Мне чудилось, что вода  заливает камеру, что уровень ее поднимается все выше и выше, что через мгновение меня зальет с головой. Я  кричал в отчаянии и требовал, чтобы какой-то губернатор приказал  освободить  меня. Это  продолжалось  бесконечно долго. Дальше все путается  в  моем  сознании. Вспоминаю,  что  я пришел в себя  на деревянных

нарах.  Все  вокруг  было  мокро,  одежда  промокла  насквозь, рядом валялся пиджак, тоже мокрый и тяжелый, как камень. Затем, как сквозь сон, помню, что какие-то  люди  волокли  меня  под  руки  по двору... Когда сознание  снова вернулось ко мне, я был уже в больнице для умалишенных.
     Тюремная  больница Института судебной психиатрии помещалась недалеко от Дома  предварительного  заключения. Здесь меня держали, если  я не ошибаюсь, около двух недель: сначала в буйном, потом в тихом отделениях.

     Состояние мое было  тяжелое: я был потрясен и доведен до невменяемости, физически же измучен истязаниями, голодом и бессонницей. Но остаток сознания еще теплился  во мне или  возвращался  ко  мне  по  временам.
<...>Через несколько дней я стал приходить в себя и с  ужасом понял, что мне предстоит  скорое  возвращение в  дом  пыток. 

<...>Возвращаясь в  тюрьму, я  ожидал, что  меня  снова возьмут на допрос, и приготовился ко всему, лишь  бы не наклеветать ни на себя,  ни на других. На допрос меня, однако,  не  повели, но втолкнули в  одну из больших  камер, до отказа  наполненную  заключенными.  Это  была  большая,  человек  на  12-15, комната, с решетчатой дверью, выходящей в тюремный коридор. Людей в ней было человек 70-80, а по временам доходило и до  100.
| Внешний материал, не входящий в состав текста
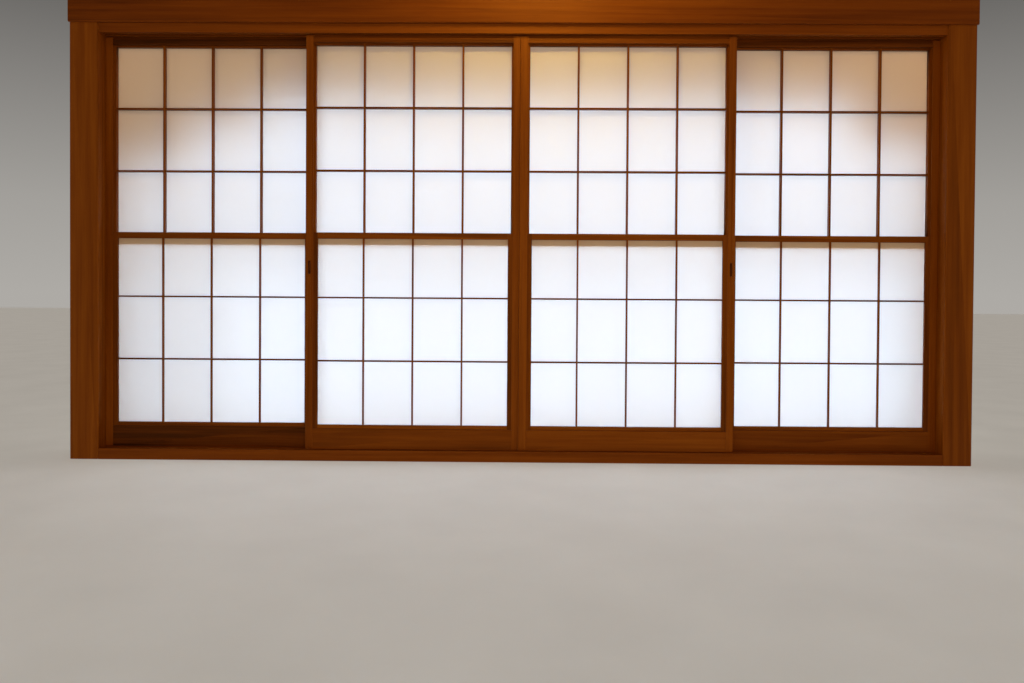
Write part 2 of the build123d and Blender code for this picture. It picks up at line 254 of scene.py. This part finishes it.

<...>В ДПЗ, где  заключенные содержались в  период  следствия, этот  процесс духовного растления людей  только лишь начинался.
<...>Допросы  начинались ночью, когда весь многоэтажный застенок на Литейном проспекте озарялся сотнями огней и сотни  сержантов, лейтенантов и капитанов госбезопасности  вместе со своими подручными приступали к очередной  работе.
Огромный каменный  двор  здания,  куда  выходили  открытые  окна  кабинетов, наполнялся стоном  и душераздирающими воплями избиваемых людей.  Вся  камера вздрагивала, точно электрический ток внезапно пробегал по ней, и немой  ужас снова появлялся в глазах заключенных.

<...>Издевательство и  побои испытывал  в то время каждый, кто пытался вести себя на допросах не так, как это было угодно следователю, то есть,  попросту говоря, всякий, кто не хотел быть клеветником.
<...>Чем объясняли заключенные эти вопиющие извращения в следственном  деле, эти бесчеловечные пытки и истязания? Большинство было убеждено в том, что их всерьез принимают за великих преступников. В  моей  голове   созревала  странная уверенность  в том, что мы находимся в руках фашистов, которые под носом у нашей власти  нашли  способ уничтожать советских людей,  действуя  в самом центре  советской  карательной  системы. 

Эту свою догадку  я сообщил одному старому партийцу, сидевшему со  мной, и  с ужасом в глазах он сознался  мне, что  и сам  думает  то  же,  но  не  смеет  никому  заикнуться  об  этом.  И действительно, чем иным могли мы объяснить все те ужасы, которые происходили с  нами,  -   мы,  советские  люди,  воспитанные  в  духе  преданности  делу социализма? Только теперь,  восемнадцать лет  спустя, жизнь наконец показала мне, в чем мы были правы и в чем заблуждались...

     После возвращения из больницы меня  оставили  в покое и долгое  время к следователю  не вызывали.  Когда  же допросы  возобновились, - а их было еще несколько, - никто меня больше не бил, дело ограничивалось обычными угрозами и бранью. Я стоял на своем, следствие топталось на  месте. Наконец в августе месяце я был вызван "с вещами" и переведен в "Кресты".